For the second year running, Sally Holmes and her family won’t be celebrating Christmas Day. Instead, Sally and her close-knit family will be giving the best present possible to 12 older people who would have otherwise spent December 25 on their own: friendship and a sense of belonging.

Sally is the manager of Bailey House in the picturesque market town of Alresford in Hampshire. The independent living and sheltered housing facility, which is managed by the Alresford Society, is home to nine residents who all have their own family and friends to visit on Christmas Day.

Sally and her family

So when just before Christmas 2018 Sally heard that some older Alresford townspeople would be spending the big day on their own, she had no hesitation in opening the doors to Bailey House and inviting them in for a few hours of seasonal feasting and fun.The free event was such a success that Sally and her family are again voluntarily putting their own celebrations on hold until Boxing Day to bring some much needed festive cheer into others’ lives as part of The Abbeyfield Society’s annual Companionship at Christmas campaign.

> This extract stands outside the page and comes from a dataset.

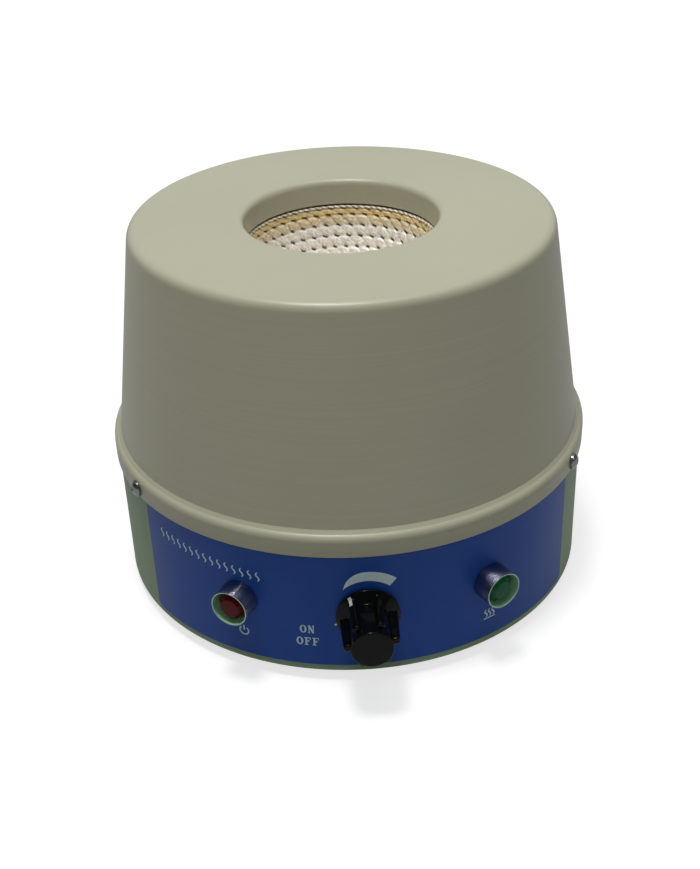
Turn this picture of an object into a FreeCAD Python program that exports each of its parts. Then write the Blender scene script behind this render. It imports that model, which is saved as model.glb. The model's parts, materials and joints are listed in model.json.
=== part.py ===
import FreeCAD, Part
import math
import os
import re

import Sketcher

# Laboratory heating mantle for a 250 ml round-bottomed flask.
# Z is up. The origin is on the axis of the shell, at the level the feet stand on.
# The control knob faces -Y. Azimuths are counted from -Y, positive towards +X.

# ---------------------------------------------------------------- driving sizes
# Lengths in millimetres, turns in degrees.
SIZES = {
    # upper shell, spun from one sheet
    "sheet": 1.0,            # wall of the shell and of the base pan
    "skirt_rad": 115.0,      # outside of the skirt
    "skirt_foot": 69.4,      # height of the skirt's lower edge
    "bead_mid": 76.5,        # height of the centre of the shoulder's round
    "bead_round": 5.1,
    "cone_inset": 3.6,       # from the skirt in to where the cone leaves the shoulder
    "cone_top_rad": 97.3,
    "top_height": 179.3,
    "top_round": 5.0,
    "mouth_rad": 44.5,
    "mouth_round": 3.5,
    "lip_drop": 12.4,        # depth of the turned-down lip below the top
    # base pan
    "skirt_gap": 0.3,        # between the skirt and the pan inside it
    "floor_gap": 5.6,        # height of the pan's underside
    "pan_top": 77.2,
    "pan_round": 1.2,
    # printed film round the front of the pan
    "film_thick": 0.25,
    "film_foot": 9.3,
    "film_top": 68.5,
    "film_angle": 116.6,
    "film_corner": 3.0,
    # control knob and potentiometer
    "knob_mid": 38.0,
    "knob_gap": 1.0,
    "knob_rad": 14.3,
    "knob_edge": 0.8,
    "knob_round": 0.6,
    "grip_foot": 4.7,
    "grip_rad": 9.2,
    "grip_end": 24.2,
    "lobe_foot_rad": 12.9,
    "lobe_rad": 12.2,
    "lobe_end": 21.0,
    "lobe_wide": 3.4,
    "lobe_round": 1.2,
    "lobe_count": 6,
    "lobe_angle": 6.6,
    "knob_hollow_rad": 8.0,
    "knob_hollow": 4.2,
    "shaft_rad": 3.0,
    "shaft_end": 19.0,
    "shaft_foot": -9.0,
    "shaft_flat": 1.2,       # depth of the flat along the shaft
    "shaft_play": 0.05,
    "neck_rad": 4.5,
    "neck_end": 4.6,
    "pot_rad": 12.0,
    "pot_face": 2.2,         # from the film's face back to the potentiometer's can
    "pot_deep": 12.0,
    "switch_rad": 10.8,
    "switch_deep": 9.0,
    "pot_nut_flats": 13.0,
    "pot_nut_thick": 2.4,
    "pot_washer_rad": 7.5,
    "pot_washer_thick": 0.6,
    "grub_rad": 1.5,
    "grub_long": 5.0,
    # indicator lamps
    "lamp_angle": 29.3,
    "lamp_mid": 41.0,
    "bezel_rad": 8.75,
    "bezel_out": 10.0,
    "bezel_rim": 0.5,
    "cup_floor": 2.6,
    "cup_floor_rad": 7.0,
    "cup_curve": 20.0,       # radius of the cup's wall in section
    "lens_rad": 4.6,         # round stem of the lens in the bezel's bore
    "lens_in": 3.0,
    "lens_gap": 0.5,         # between the lens's corners and the foot of the cup
    "lens_side": 3.0,        # height of the lens's upright faces
    "lens_crown": 3.6,       # height of its sloping faces
    "crown_angle": 41.0,
    "lens_faces": 8,
    "stem_rad": 6.0,
    "stem_in": 15.0,
    "lamp_nut_flats": 16.0,
    "lamp_nut_thick": 3.0,
    "lamp_tube_rad": 5.2,
    "lamp_tube_in": 26.0,
    # fasteners
    "fit_gap": 0.2,          # radial clearance of screws in their holes
    "seat_gap": 0.05,        # between faces that bear on each other
    "screw_rad": 2.0,
    "head_rad": 3.9,
    "head_high": 2.8,
    "nut_flats": 7.0,
    "nut_thick": 3.2,
    "shell_screw_mid": 73.3,
    "shell_screw_in": 7.0,
    "screw_angle": 61.0,
    "small_screw_rad": 1.5,
    "small_head_rad": 2.75,
    "small_head_high": 1.8,
    "small_nut_flats": 5.5,
    "small_nut_thick": 2.4,
    # feet
    "foot_inset": 18.7,      # from the pan's side in to a foot's axis
    "foot_rad": 10.0,
    "foot_tip_rad": 8.5,
    "foot_recess_rad": 4.6,
    "foot_recess": 3.5,
    "foot_screw_tip": 8.0,   # how far the screw stands up inside the pan
    # woven heating bowl and what holds it
    "bowl_rad": 44.0,        # to the crests of the rows of yarn
    "bowl_gap": 0.4,         # between the lip's edge and the bowl's rim
    "row_deep": 0.9,
    "row_count": 13,
    "weave_thick": 2.6,
    "pin_rad": 0.55,
    "pin_count": 46,
    "pin_rows": 2,
    "hem_rad": 2.4,
    "soft_gap": 0.3,
    "shield_gap": 5.4,       # between the cone's foot and the shield inside it
    "shield_height": 86.0,
    "spacer_inset": 21.0,    # from the shield's edge in to a spacer's axis
    "spacer_angle": 45.0,
    "spacer_rad": 4.0,
    # mains inlet in its recess at the back
    "inlet_mid": 38.0,
    "recess_wide": 60.0,
    "recess_high": 36.0,
    "recess_deep": 8.7,
    "inlet_wide": 50.0,
    "inlet_high": 27.0,
    "inlet_flange": 3.0,
    "inlet_body_wide": 28.0,
    "inlet_body_high": 20.0,
    "inlet_deep": 19.0,
    "socket_wide": 24.4,
    "socket_high": 16.4,
    "socket_deep": 15.5,
    "socket_cut": 4.6,
    "pin_wide": 2.0,
    "pin_high": 4.0,
    "pin_out": 13.0,
    "pin_tail": 7.0,
    "pin_pitch": 14.0,
    "pin_step": 4.0,
    "inlet_screw_pitch": 40.0,
    # control board, its heat sink and the terminal block
    "board_x": 0.0,
    "board_y": 34.0,
    "board_wide": 74.0,
    "board_deep": 48.0,
    "board_thick": 1.6,
    "post_high": 8.0,
    "post_rad": 3.2,
    "post_inset": 5.0,
    "sink_wide": 34.0,
    "sink_deep": 18.0,
    "sink_high": 28.0,
    "sink_base": 3.0,
    "fin_thick": 1.6,
    "fin_count": 5,
    "triac_wide": 10.0,
    "triac_thick": 4.5,
    "triac_high": 15.0,
    "block_y": -28.0,
    "block_wide": 42.0,
    "block_deep": 18.0,
    "block_high": 14.0,
    "way_rad": 2.6,
    "way_pitch": 13.0,
    "earth_x": 58.0,
    "earth_y": 40.0,
    "lead_rad": 1.6,
    "lead_shift": 9.0,
    "lead_drop": 12.0,       # straight run of a lead below the shield
    "lead_bend": 24.0,       # height above the block where a lead turns down to it
    "grommet_rad": 5.0,
}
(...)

Sally, who has managed Bailey House for the past two years, says, “As soon as it was over last year, my daughter turned to me and said, ‘Mum that was the best Christmas I’ve ever had.’ After that, there was no way we weren’t going to open Bailey House’s doors for a second year, even if it does mean that as a family we miss out on our own Christmas Day. But it is worth it to see the joy on the faces of our older guests. Like last year, we will be cooking a full turkey dinner with all the trimmings, and laying on activities and carols. But most importantly, it will be a chance to bring our community together, and for a few hours on what is a very special day, to ensure that some of Alresford’s most vulnerable residents have the chance to meet new faces, forge new friendships, and feel less isolated. One of the best parts about last year was being at the dinner table, laughing, chatting and having a great time. We then sat around the television with coffee and mince pies, talking and singing carols, much as happens in thousands of other homes at Christmas. Older people want that connection.”

Sally, Owen 29, Morgan, 31, husband Ben 33, and Oscar, will again cook and serve the Christmas dinner and lay on entertainment. Each guest will be sent home with a festive food parcel of turkey sandwiches, Christmas cake and mince pies.

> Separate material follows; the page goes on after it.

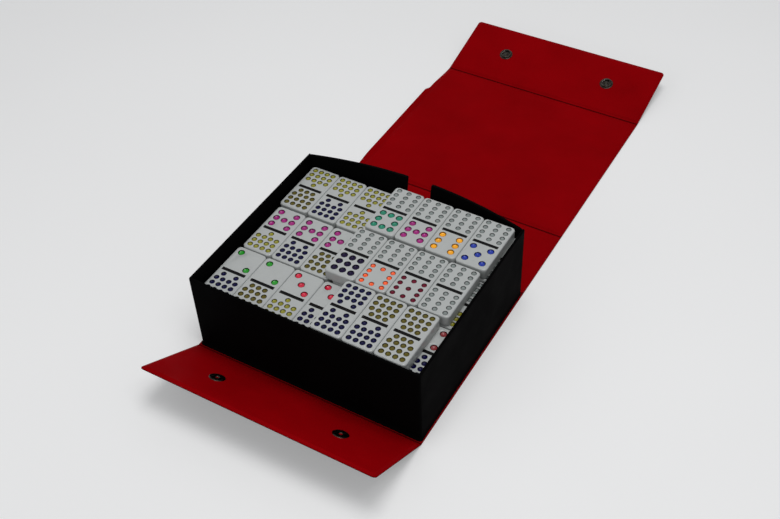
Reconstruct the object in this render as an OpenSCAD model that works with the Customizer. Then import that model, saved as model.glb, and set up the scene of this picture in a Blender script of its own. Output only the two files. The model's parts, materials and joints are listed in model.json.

The Alresford Town Trust is also once more stepping in with its minibus to transport guests, including Elizabeth Lawrence, 90, who attended last year’s Christmas get together at Bailey House. She says, “I’ve been a widow for some years. Going to Bailey House was like a family party and there was a lovely atmosphere. You hear all these ghastly stories about how horrid some people are these days, but Sally and her family were so welcoming and put on such a heart-warming display. I think it made us all appreciate how much good there is.”

Sally isn’t worried about missing her own Christmas Day. She said:


“I am lucky to have a loving family around me. Giving up our Christmas Day when so many others don’t have anyone to spend it with, is a small price to pay. It is about reaching out, which is what The Abbeyfield Society is all about. Our front door is always open, and it has been lovely that some of the guests who joined us for Christmas last year have returned to visit us. There are many reasons why people find themselves on their own at this time of year – bereavement, divorce, or the pressures of modern living. Abbeyfield was founded in the 1950s in response to the crippling loneliness endured by many older people in their everyday lives. Our Companionship at Christmas campaign has been going for the last decade and is a wonderful example of how older people in Abbeyfield homes and the wider community can come together to enjoy the season of goodwill, and hopefully forge friendships that will last beyond the festive period.”

Our Companionship at Christmas initiative sees many of our 500 homes and houses across the UK open their doors to offer emotional and spiritual, warmth and companionship to lonely and socially isolated people aged 55 and over during the season of goodwill and beyond.